Good, loving neighbors who are Christians inviting their neighbors to be their guest is what causes people to show up on Sunday. Remember, they will come for multiple visits if they see the relevance and enjoy the relationships. This gives someone in the congregation the opportunity to ask for a Bible study. Maybe a good way to do this is with a simple question, “Where are you spiritually?” Listen carefully to their answer. Don’t give quick, canned responses. Don’t start correcting false doctrine at that moment.
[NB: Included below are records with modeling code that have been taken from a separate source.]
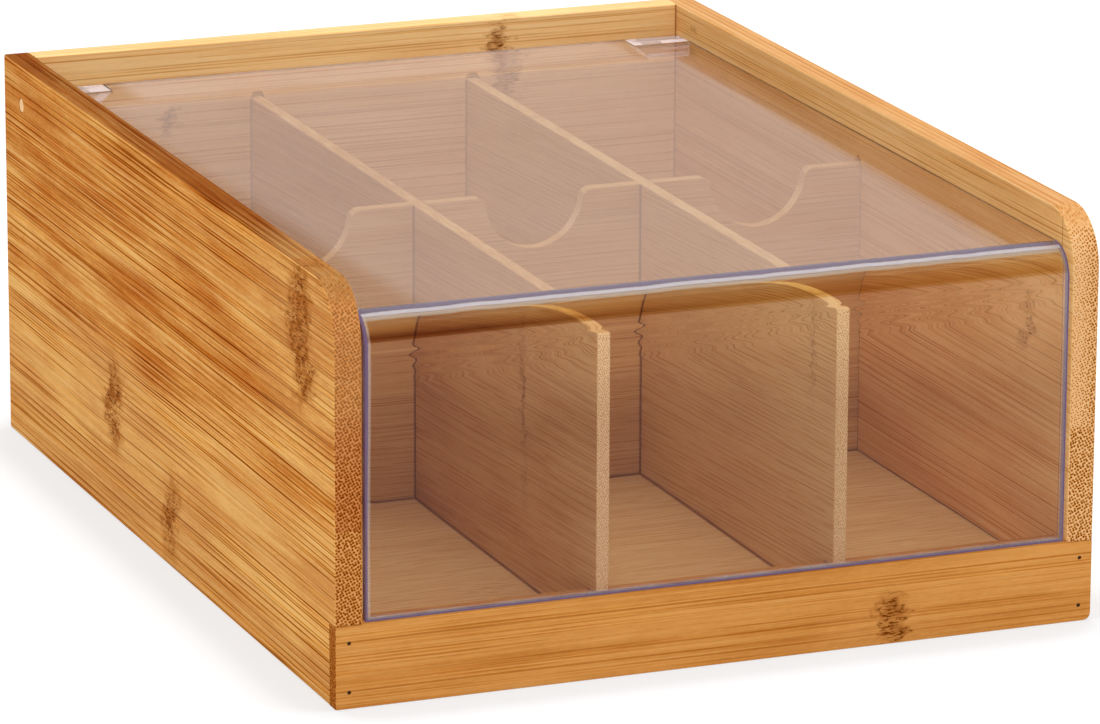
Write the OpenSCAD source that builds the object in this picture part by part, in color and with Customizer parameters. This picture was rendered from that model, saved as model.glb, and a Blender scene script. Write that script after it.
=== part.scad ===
// Tea bag organizer box. A bamboo box with six bays stands under a bent clear lid,
// which swings up and back on two short pins near the back.
// Millimetres, +Z up. The front faces -Y and the origin is the centre of the underside.

/* [Box] */
// Width over both side panels
box_w = 230; // [200:1:300]
// Depth from the rail's face to the back
box_d = 300; // [240:1:380]
// Height of the side and back panels
box_h = 120; // [104:1:160]
// Thickness of the side and back panels
panel_t = 8; // [7:0.5:12]
// Radius of the side panels' front top corner
corner_r = 16; // [8:1:20]

/* [Front rail] */
// Height of the rail
rail_h = 24; // [19:0.5:32]
// Thickness of the rail between the side panels
rail_t = 10; // [8:0.5:12]
// Thickness of the laps that cover the side panels' ends
lap_t = 5; // [3:0.5:6]

/* [Rail brads] */
// Diameter of a brad
brad_d = 1.2; // [1:0.1:1.6]
// Length of a brad
brad_l = 18; // [12:1:25]
// How deep the brads are set below the rail's face
brad_sink = 0.5; // [0.3:0.1:1]
// Height of the lower brads
brad_low_z = 4.8; // [3:0.1:5]
// Distance of the upper brads below the rail's top
brad_high_drop = 5; // [3:0.5:5.5]

/* [Bottom panel] */
// Height of the floor above the underside
floor_z = 11.5; // [8:0.5:12]
// Thickness of the bottom panel
bottom_t = 5; // [3:0.5:5.5]
// Depth of the grooves that hold the bottom panel
bottom_groove = 3; // [2:0.5:4]

/* [Dividers] */
// Thickness of the dividers
divider_t = 4; // [3:0.5:6]
// Space between the dividers' tops and the lid
divider_gap = 9.25; // [7:0.25:20]
// Depth of the grooves that hold the dividers' ends
divider_groove = 3; // [2:0.5:4]
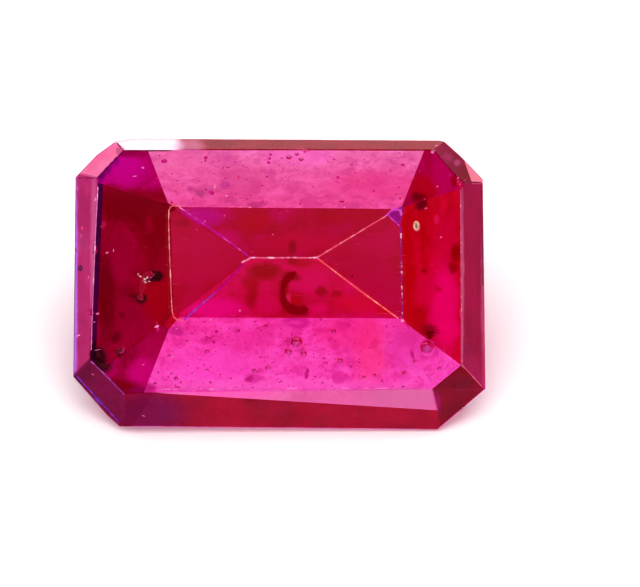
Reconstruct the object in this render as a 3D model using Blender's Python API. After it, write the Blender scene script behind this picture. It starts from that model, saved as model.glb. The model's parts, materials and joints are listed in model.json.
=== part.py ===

Jerry Jenkins always said, “The number one mistake in evangelism is answering premature questions.” Let them know you respect the fact they have been on a journey looking for God. Reinforce the fact you are so thankful they have a heart that would cause them to seek Him. Tell them how much you love meeting people that want to walk close to God. Then turn the conversation toward an invitation. “I simply want to help you in your journey and know you could be of help to me too! Let’s sit down and study the Word. I love to study, and I’m sure you would enjoy it since you have a heart that wants to serve God too.” Explain that you can start with the basics such as the Scriptures (source, authority, final authority), the two covenants (difference in O.T. and N.T.), salvation (remember most adults believe they are saved), the church (difference in the church and denominationalism), and Christian living. Lets be like Philip and meet them where they are and help them get to where they need to be (Acts 8:30-38).
There is no art of evangelism if we can’t find the canvas of souls on which to paint the love and truth of God. Let’s join in a partnership with God to create beautiful, eternal artwork. Remember the closing words of reassurance to Jesus’ commission; “and lo, I am with you always, even to the end of the age” (Matt 28:20). Let’s paint with God!